* [AIM OF THE TASK]
Find the number of lines containing the string "bends" in the data. Answer with the number by itself.
------ EXTRACTED INFORMATION ------
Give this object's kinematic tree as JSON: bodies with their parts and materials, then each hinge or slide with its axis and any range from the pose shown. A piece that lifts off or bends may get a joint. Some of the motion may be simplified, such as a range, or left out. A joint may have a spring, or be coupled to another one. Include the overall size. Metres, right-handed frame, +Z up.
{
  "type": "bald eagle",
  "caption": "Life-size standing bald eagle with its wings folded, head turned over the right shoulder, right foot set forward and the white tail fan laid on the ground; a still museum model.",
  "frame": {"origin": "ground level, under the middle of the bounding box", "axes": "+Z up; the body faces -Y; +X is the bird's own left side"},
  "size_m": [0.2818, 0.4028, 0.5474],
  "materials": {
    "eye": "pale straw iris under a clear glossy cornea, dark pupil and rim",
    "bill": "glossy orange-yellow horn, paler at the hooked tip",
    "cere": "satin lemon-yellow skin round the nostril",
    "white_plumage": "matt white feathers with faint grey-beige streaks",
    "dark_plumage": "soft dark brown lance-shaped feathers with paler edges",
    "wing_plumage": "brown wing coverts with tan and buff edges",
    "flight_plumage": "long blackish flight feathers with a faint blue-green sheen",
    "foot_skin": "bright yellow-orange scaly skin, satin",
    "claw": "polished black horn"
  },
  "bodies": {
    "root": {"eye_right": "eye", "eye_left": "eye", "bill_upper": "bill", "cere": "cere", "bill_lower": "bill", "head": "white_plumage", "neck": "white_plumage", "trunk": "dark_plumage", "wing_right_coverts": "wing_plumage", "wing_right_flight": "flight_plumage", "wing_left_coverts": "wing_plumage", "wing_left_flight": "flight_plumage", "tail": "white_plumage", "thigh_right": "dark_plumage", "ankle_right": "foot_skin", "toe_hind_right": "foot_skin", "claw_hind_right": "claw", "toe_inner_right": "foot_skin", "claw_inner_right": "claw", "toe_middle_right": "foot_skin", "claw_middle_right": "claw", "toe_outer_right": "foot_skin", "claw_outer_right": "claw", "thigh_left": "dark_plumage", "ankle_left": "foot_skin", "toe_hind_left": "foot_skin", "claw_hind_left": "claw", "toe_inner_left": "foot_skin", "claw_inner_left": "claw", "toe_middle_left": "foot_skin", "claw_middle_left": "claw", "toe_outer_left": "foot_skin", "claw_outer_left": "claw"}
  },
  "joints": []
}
------
------ EXTRACTED INFORMATION ------
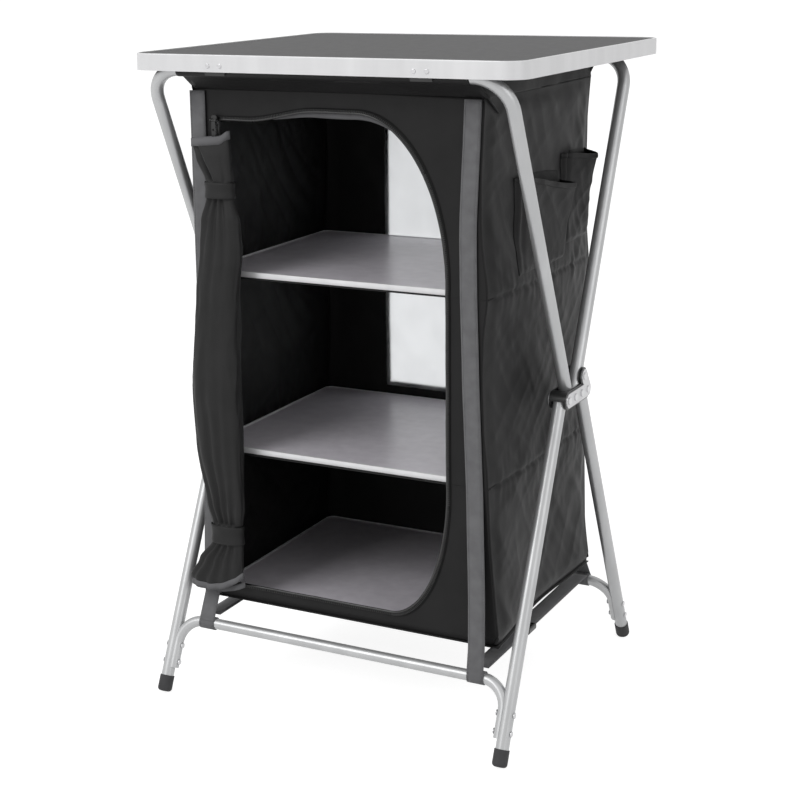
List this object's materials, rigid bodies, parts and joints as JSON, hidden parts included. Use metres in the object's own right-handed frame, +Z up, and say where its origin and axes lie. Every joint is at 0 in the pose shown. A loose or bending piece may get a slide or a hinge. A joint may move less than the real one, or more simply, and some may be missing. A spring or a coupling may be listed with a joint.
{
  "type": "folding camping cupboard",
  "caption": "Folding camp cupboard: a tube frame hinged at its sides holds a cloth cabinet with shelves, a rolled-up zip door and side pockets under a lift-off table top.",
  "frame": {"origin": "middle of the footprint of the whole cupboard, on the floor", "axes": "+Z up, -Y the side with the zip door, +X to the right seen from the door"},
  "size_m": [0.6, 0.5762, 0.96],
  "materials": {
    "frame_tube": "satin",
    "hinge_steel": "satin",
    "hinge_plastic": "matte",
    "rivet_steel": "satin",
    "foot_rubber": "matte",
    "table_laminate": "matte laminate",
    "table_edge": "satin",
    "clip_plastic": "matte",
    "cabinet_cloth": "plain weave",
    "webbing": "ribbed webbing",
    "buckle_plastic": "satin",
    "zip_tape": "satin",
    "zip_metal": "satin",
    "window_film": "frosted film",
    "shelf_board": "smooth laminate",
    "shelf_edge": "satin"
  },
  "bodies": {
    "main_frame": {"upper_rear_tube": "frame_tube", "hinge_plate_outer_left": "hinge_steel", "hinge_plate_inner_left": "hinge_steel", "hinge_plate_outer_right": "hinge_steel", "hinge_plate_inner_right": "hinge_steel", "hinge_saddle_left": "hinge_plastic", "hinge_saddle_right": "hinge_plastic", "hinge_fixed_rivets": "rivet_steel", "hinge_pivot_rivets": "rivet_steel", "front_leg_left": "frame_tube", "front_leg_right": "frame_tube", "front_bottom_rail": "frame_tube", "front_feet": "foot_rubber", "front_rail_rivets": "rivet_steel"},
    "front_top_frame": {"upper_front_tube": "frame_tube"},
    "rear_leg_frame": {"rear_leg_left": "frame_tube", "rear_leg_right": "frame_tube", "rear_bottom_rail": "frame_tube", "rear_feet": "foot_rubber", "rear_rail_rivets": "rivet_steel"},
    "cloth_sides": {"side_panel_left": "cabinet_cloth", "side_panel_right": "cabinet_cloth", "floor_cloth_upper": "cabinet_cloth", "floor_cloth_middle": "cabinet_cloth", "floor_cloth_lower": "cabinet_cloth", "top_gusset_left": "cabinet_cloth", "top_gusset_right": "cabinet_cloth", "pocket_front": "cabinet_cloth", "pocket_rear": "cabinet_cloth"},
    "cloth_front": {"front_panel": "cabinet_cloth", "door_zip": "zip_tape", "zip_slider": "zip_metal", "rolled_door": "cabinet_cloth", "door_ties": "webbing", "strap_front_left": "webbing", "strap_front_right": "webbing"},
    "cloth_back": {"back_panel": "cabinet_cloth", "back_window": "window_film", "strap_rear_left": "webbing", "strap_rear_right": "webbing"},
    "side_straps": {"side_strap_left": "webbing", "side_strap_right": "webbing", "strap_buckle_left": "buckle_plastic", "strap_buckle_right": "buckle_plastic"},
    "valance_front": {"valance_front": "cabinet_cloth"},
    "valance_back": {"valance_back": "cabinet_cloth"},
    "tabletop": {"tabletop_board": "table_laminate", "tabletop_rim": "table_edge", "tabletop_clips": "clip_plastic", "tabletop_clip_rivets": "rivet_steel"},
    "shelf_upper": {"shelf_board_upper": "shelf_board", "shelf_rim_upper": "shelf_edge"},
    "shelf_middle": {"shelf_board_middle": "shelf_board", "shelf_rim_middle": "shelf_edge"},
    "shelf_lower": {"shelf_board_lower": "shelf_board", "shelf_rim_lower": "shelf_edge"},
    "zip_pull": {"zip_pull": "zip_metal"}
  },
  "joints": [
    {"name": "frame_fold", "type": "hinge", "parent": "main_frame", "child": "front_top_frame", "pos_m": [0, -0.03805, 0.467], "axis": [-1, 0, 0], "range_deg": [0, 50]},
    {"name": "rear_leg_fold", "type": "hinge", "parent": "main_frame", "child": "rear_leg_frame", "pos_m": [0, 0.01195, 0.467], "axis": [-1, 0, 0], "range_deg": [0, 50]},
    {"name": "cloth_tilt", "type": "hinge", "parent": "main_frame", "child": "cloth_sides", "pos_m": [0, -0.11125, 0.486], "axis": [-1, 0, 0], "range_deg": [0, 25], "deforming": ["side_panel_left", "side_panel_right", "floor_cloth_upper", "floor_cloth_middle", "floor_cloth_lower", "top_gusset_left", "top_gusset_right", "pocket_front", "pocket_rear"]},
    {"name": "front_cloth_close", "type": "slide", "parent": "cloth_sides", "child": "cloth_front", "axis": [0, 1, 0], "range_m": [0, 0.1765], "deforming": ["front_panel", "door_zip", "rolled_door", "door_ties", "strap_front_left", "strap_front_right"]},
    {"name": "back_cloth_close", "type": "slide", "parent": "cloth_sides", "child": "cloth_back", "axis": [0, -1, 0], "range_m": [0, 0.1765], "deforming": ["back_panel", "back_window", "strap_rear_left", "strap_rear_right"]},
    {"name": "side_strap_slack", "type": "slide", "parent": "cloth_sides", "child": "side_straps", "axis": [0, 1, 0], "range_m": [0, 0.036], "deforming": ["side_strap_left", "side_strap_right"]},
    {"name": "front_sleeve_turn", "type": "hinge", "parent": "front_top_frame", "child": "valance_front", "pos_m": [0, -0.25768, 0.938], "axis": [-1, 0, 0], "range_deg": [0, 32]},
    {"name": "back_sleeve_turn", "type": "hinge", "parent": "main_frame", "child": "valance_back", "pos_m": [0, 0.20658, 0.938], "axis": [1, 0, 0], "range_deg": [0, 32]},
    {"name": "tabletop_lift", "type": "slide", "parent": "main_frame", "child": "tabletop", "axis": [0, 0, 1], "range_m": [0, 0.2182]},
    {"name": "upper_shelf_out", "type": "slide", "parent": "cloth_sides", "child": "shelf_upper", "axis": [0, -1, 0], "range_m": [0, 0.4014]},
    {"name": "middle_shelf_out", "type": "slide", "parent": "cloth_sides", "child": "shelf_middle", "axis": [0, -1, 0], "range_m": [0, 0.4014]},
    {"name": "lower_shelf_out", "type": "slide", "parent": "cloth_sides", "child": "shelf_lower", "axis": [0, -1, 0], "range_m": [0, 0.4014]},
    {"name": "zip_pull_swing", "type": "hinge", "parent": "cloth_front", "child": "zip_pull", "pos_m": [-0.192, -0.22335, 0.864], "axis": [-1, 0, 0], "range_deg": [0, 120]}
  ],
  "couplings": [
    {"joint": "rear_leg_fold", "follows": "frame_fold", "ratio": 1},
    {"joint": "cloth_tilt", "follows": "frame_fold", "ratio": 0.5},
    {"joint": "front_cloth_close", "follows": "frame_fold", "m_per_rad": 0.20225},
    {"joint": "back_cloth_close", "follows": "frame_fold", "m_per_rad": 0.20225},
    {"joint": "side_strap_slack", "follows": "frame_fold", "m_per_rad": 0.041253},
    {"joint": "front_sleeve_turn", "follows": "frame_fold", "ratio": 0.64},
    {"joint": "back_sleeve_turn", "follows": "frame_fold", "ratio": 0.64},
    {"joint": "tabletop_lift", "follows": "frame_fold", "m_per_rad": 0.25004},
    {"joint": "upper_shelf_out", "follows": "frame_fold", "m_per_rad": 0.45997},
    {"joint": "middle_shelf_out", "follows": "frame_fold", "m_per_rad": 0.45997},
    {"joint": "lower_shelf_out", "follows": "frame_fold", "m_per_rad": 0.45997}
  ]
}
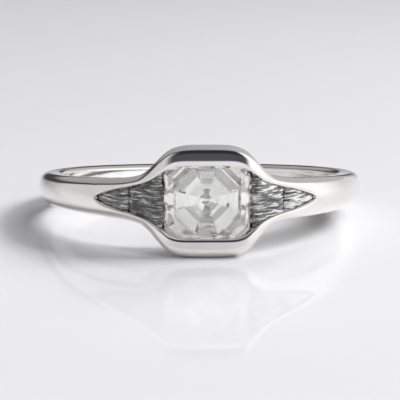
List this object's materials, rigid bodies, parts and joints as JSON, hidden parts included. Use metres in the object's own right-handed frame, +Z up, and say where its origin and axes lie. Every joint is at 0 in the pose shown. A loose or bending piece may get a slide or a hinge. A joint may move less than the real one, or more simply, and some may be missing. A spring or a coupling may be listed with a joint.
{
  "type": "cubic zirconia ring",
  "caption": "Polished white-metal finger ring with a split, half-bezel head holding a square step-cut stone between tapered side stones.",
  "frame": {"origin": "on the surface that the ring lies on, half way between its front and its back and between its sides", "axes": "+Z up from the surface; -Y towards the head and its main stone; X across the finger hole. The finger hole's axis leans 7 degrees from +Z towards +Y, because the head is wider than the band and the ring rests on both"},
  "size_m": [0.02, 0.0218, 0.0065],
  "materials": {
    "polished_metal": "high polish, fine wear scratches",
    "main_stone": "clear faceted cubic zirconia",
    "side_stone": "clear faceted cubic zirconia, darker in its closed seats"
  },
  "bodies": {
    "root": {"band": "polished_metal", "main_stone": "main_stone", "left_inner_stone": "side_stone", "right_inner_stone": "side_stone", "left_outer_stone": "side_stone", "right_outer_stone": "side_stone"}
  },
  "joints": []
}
------
------ EXTRACTED INFORMATION ------
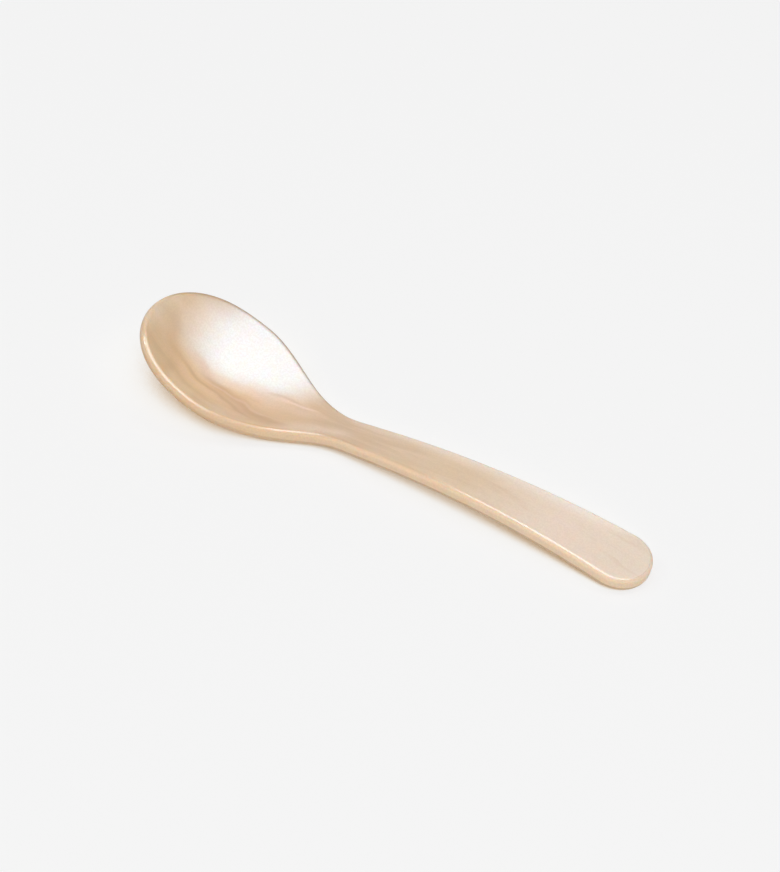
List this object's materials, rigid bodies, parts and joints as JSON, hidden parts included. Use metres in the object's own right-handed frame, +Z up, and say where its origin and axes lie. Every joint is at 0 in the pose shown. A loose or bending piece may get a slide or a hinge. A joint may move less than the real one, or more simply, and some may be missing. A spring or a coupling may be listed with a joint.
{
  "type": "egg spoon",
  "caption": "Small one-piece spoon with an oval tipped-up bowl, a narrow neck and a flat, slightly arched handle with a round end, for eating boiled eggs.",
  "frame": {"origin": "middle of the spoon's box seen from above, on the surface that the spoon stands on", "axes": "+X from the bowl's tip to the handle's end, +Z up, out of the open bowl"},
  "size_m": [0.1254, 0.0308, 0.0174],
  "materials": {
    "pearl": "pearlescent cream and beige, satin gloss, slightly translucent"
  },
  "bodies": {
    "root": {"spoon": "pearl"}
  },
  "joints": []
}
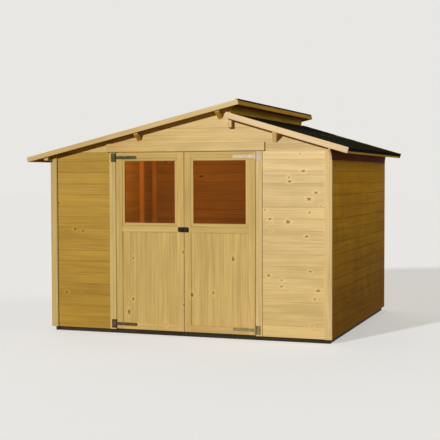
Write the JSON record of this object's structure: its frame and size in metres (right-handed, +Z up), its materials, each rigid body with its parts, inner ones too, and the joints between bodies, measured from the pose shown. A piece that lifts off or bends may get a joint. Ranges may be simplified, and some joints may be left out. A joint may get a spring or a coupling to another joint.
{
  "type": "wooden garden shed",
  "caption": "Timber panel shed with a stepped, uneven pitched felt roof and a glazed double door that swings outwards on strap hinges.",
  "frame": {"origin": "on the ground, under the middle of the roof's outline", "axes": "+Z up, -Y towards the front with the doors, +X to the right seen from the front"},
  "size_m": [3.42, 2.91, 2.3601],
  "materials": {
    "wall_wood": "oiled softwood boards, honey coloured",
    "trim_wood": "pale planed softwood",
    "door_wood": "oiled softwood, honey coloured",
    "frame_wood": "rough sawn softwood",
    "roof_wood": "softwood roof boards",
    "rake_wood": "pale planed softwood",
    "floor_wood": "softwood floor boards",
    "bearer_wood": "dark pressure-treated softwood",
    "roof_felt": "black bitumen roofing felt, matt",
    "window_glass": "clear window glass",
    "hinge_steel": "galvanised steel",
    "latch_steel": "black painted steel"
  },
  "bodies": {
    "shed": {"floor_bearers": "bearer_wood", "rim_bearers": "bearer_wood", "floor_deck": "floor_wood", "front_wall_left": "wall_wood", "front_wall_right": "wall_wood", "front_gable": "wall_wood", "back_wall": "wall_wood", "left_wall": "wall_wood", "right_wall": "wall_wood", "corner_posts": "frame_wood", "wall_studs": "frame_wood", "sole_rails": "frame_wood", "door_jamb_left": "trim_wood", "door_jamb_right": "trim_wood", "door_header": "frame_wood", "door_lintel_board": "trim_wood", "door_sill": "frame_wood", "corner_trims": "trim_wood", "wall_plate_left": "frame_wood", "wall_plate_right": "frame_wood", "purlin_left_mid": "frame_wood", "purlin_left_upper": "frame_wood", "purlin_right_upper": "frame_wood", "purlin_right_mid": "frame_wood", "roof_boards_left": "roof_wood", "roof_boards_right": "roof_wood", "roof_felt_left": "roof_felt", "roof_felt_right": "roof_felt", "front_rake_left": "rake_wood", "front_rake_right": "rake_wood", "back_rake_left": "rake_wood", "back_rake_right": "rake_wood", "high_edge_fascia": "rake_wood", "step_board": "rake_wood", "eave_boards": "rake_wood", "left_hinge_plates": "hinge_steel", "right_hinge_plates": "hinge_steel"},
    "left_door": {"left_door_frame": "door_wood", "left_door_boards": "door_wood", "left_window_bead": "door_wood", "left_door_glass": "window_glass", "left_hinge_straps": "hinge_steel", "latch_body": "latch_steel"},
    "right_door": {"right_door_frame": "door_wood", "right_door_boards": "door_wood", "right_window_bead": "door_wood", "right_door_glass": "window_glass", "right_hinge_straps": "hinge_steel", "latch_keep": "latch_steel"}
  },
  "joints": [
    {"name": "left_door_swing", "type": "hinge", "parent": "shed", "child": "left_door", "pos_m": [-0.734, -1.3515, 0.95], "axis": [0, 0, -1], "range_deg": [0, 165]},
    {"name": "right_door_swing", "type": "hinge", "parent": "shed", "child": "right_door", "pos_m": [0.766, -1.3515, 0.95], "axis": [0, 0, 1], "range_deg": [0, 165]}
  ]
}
------
* [THE SOLUTION]
2